The commission-based model in the sales industry does have its parallel in the digital marketing industry. It’s called performance marketing, where advertisers pay publishers only when users perform specific actions – like submitting lead forms or purchasing products.
Performance marketing KPIs center around results, such as:
- Conversion Rate
- Return on Ad Spend
- Cost per Result
Best tools for measuring KPIs
The first line of tools you should use for measuring your digital marketing KPIs are the analytics provided by whatever platform you are running your digital advertising on. Some platforms will only give basic KPIs, and others will offer more extensive analytics, especially if you spend a few minutes customizing what it shows.
Facebook Ads, for example, has default metrics that it shows, but you can choose from among hundreds – or create your own custom metric.
The next go-to tool should be Google Analytics (GA). Even out of the box, GA can show you plenty of data about your website performance. But when you spend a little time setting up GA (like defining Conversions and their value) and making sure you tag your digital marketing campaign links so GA can attribute the source correctly, you can get even more powerful, complete KPI data.
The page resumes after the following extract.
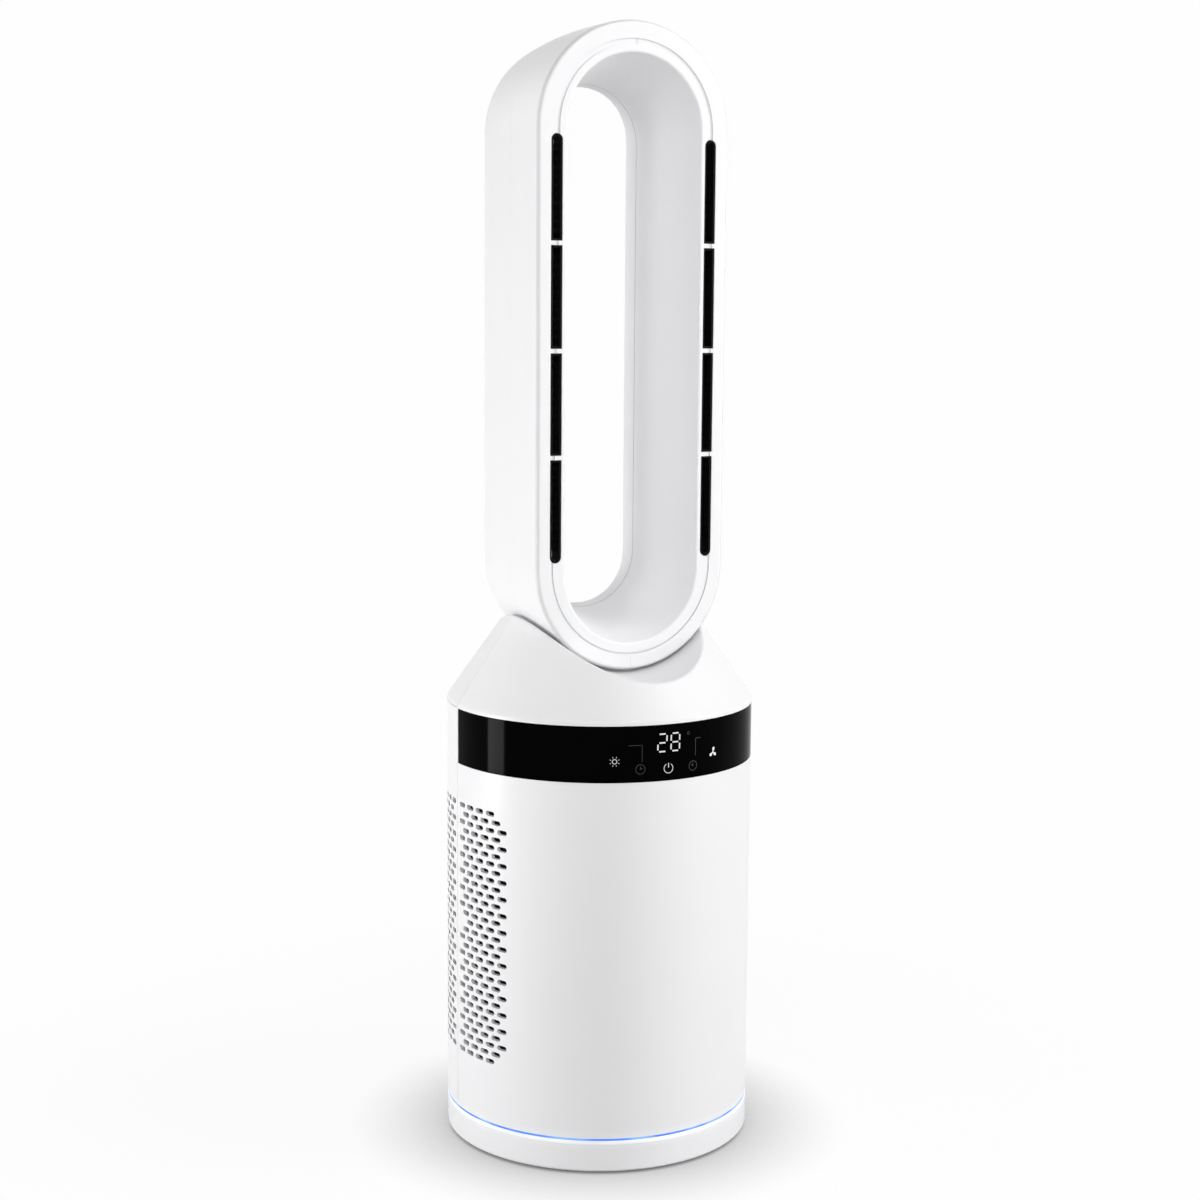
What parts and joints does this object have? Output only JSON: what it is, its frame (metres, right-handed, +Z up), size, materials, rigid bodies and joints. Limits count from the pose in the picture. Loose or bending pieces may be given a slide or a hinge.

For calculating ROI and ROAS in digital marketing, it’s helpful to use one of the online marketing or ads calculators out there. Hubspot, for example, has an ads calculator that you can use to guide your ROAS calculation and make informed decisions about what you should be spending on digital ads.
Omni Calculator has a more comprehensive online marketing conversion calculator that covers your total marketing ROI for any given campaign.
To conclude: KPIs are key!
We’ve come a long way from the traditional marketing spray-and-pray approach with its somewhat helpful but rather limited KPIs. All the different types of online marketing metrics, with their specificity and real-time results, give you the ability to keep on top of your campaigns, optimize your digital marketing spend and move ever closer to the ROI of your dreams.